When approaching another person’s model, there are some important points to consider first:

What kind of timeframe are you working with?

In situations where there are troubles occurring when updating a model, a decision must be made whether to recreate the data from scratch. This may seem like a waste of time but can save a lot of time in the long run if future updates are expected. If you have the time to recreate an unstable model definitely consider it.

Is the file “live” or “dead”?

Live files are the original working files from the previous designer. They contain all the model features and inputs. Dead files are ones in which all, or parts of, the model have been isolated and no longer carry the feature data, like a .step file.

Are you changing or adding to the existing model?

If are only adding to a model, it may be easier to work with a dead solid. You are then ensured that your changes won’t accidentally alter a dimension you weren’t intended on changing. This is also useful when you are modifying a physical part that you have a model for and don’t want any of the features to shift as you make your edits.

Example showing a part with dead data

Example showing a part with dead data.

Making Edits

Once you have determined the above, it is time to make the edits. Since recreating data or adding to a dead model is essentially the same as working from scratch, the following will focus on making changes to live data. When editing a live model, there are a few things you can do to ensure that your changes are successful:

Study The Feature History

If the part is simple enough, use the roll back function to walk through the steps that the previous designer took to build the model. Check to see if the previous designer renamed any features in the tree. This will give you an insight into how to make the edits you are attempting.

Check That Everything Is Fully Constrained

Having a partially constrained sketch or feature allows the model to change unexpectedly when you go to make edits. If you find partially constrained features, see if you can fully constrain them to prevent these unwanted changes from occurring.

Use The Parent/Children Function and Find “Origin Features”

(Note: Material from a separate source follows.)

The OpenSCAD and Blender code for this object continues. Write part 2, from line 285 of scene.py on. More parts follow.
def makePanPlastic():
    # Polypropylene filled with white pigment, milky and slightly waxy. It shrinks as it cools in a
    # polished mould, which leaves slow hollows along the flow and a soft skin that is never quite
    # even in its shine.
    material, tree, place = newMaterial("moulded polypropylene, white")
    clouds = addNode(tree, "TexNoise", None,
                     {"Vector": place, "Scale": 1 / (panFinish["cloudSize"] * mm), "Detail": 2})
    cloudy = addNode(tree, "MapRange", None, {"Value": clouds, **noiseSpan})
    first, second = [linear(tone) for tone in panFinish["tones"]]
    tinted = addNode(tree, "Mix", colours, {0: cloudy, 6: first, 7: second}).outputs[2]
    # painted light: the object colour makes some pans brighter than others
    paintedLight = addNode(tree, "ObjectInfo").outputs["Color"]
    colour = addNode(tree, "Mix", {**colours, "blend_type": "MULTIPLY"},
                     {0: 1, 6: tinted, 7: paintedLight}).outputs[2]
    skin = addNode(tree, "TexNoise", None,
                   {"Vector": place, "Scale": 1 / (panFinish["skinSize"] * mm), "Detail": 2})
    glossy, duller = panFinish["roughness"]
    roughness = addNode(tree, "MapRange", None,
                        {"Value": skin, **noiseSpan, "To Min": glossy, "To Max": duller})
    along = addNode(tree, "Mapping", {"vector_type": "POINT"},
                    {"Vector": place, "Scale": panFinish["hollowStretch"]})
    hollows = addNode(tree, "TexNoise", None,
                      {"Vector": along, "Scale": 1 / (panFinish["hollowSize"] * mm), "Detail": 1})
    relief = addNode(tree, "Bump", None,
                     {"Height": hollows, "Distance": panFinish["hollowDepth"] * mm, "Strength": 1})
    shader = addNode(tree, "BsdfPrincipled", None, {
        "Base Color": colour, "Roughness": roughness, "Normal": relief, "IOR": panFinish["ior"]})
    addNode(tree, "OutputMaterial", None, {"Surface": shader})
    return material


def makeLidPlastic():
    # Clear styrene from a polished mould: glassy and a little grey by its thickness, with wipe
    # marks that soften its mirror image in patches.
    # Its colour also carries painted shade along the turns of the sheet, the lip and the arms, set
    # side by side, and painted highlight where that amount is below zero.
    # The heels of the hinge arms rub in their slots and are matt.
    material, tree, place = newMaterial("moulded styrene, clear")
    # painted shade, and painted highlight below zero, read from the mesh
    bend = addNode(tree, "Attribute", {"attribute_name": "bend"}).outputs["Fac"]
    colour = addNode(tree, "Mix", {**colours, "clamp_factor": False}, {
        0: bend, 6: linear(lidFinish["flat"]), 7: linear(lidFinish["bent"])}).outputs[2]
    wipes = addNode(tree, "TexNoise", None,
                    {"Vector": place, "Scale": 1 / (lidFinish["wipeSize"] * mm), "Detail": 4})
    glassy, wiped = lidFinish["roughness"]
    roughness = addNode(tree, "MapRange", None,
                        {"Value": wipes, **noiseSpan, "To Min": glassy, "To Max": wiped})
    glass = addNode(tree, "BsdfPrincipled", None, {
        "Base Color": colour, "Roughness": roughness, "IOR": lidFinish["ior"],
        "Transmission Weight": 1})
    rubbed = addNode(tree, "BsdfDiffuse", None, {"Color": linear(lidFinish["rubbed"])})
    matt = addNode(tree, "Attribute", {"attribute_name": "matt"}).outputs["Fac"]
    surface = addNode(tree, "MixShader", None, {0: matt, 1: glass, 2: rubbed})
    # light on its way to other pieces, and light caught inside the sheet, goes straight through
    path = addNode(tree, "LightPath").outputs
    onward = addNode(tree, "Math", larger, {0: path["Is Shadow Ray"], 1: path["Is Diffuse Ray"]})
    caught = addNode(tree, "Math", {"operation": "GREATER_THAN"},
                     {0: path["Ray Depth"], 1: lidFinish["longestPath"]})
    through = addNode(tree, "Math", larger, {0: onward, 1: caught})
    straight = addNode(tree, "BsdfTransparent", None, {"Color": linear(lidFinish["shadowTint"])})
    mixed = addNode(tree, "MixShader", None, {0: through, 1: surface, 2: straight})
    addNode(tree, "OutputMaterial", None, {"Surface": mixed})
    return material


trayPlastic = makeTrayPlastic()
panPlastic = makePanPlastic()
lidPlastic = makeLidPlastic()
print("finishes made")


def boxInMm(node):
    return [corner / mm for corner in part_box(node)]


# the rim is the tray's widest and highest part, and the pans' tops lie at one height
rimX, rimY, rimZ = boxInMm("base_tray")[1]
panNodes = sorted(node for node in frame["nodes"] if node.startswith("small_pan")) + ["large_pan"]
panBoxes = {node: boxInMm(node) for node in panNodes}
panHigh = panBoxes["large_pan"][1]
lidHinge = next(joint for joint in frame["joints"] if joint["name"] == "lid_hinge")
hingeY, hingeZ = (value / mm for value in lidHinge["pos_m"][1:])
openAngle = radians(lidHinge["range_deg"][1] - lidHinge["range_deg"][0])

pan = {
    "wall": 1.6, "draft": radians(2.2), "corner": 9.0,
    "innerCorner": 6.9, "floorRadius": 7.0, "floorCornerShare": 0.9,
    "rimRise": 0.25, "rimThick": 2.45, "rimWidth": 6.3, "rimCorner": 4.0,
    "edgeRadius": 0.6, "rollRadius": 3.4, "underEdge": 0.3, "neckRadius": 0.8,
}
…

Origin features are features where the rest of the model are based on; they are typically planes, points, and lines. These features are fully constrained independently from any other feature, sometimes by coordinates. The origin point, and the three starting planes (XY, XZ, YZ) are examples of origin features. When editing a complex model, you can use the parent/children function to find the origin features of the portion of the model you are trying to edit. You can also use the children function to determine if an edit you are about to make will impact other portions of the model. In situations where a feature controls multiple areas of a model, you can simply duplicate the feature and reassign one as the parent to the portion of the model you are trying to edit.

Example of failing features caused by trying to update the part

Example of failing features caused by trying to update the part.


As with all modeling, save your work often. You never know when a change will break a model to the point that you can’t recover it and you’ll need to start again from the last time you saved. Use these situations as a reminder to follow best practices when creating new models. Always assume someone will have to edit the data in the future. It could even be yourself years down the road, making the model essentially new to you again.